In June 2017, following the London Bridge and Borough Market terrorist attack a Grant of £75000 was given to the charity London Emergencies Trust (LET) who distribute money to families and survivors of terrorist attacks in London.
The City Bridge Trust is as important to London and it’s citizens today as it was when it was founded nearly one thousand years ago.
CITY OF LONDON CEREMONIES
The Knollys Red Rose Rent:
Respected citizen and war hero Robert Knollys found himself in trouble with the Corporation of London in the late 14th century. He had a footbridge erected, connecting two properties he owned on opposite sides of Seething Lane, but without the permission of the Corporation. His good character and heroic deeds were factors in his lenient fine. It was decided that a single red rose would be taken from his garden and presented to the Lord Mayor, on the same day annually. On the 24th June every year church wardens of All Hallows by the Tower walk in procession from Seething Lane to the Mansion House with a single red rose on an Alta cushion and present it to the Lord Mayor. Sir Robert’s ancestors are invited to the ceremony.
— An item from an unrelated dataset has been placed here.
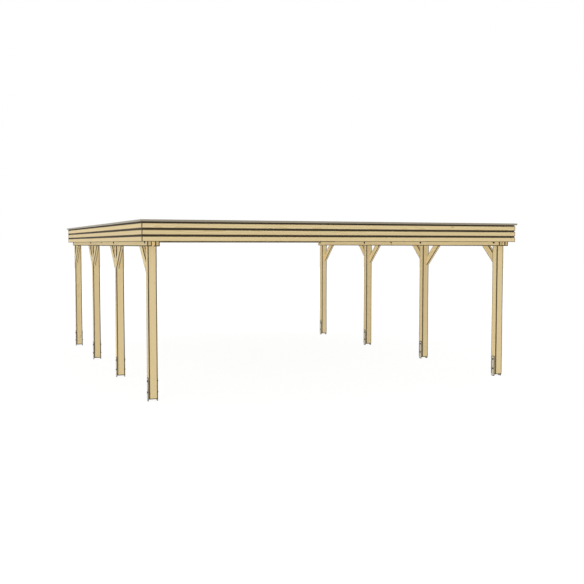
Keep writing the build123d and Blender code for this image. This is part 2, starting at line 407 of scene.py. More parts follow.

John Stow’s Quill Pen Ceremony:
John Stow Memorial, St. Andrew Undershaft
London born John Stow was a member of the Merchant Taylor’s Livery Company and London’s leading 16th Century Antiquarian. He was already a notable author through previous works, but in 1598 he published his most accomplished and celebrated work. ‘The Survey of London’ is an invaluable insight into all aspects of life within the city during the 16th Century, and has remained an important reference book for any budding London historian ever since.
Although interested in the history of his city from a young age, Stow was in his sixties when he ‘Attempted the discovery of London, my native soil and Country’, it took him eight years to complete.
After his death in 1605, a statue depicting John Stow sitting at his desk writing ‘The Survey of London’ was erected in St. Andrew Undershaft, his local church where he was buried. The Quill in his hand is replaced with a new one by the Lord Mayor during a ceremony that takes place on or around the 5th April, the anniversary of his death.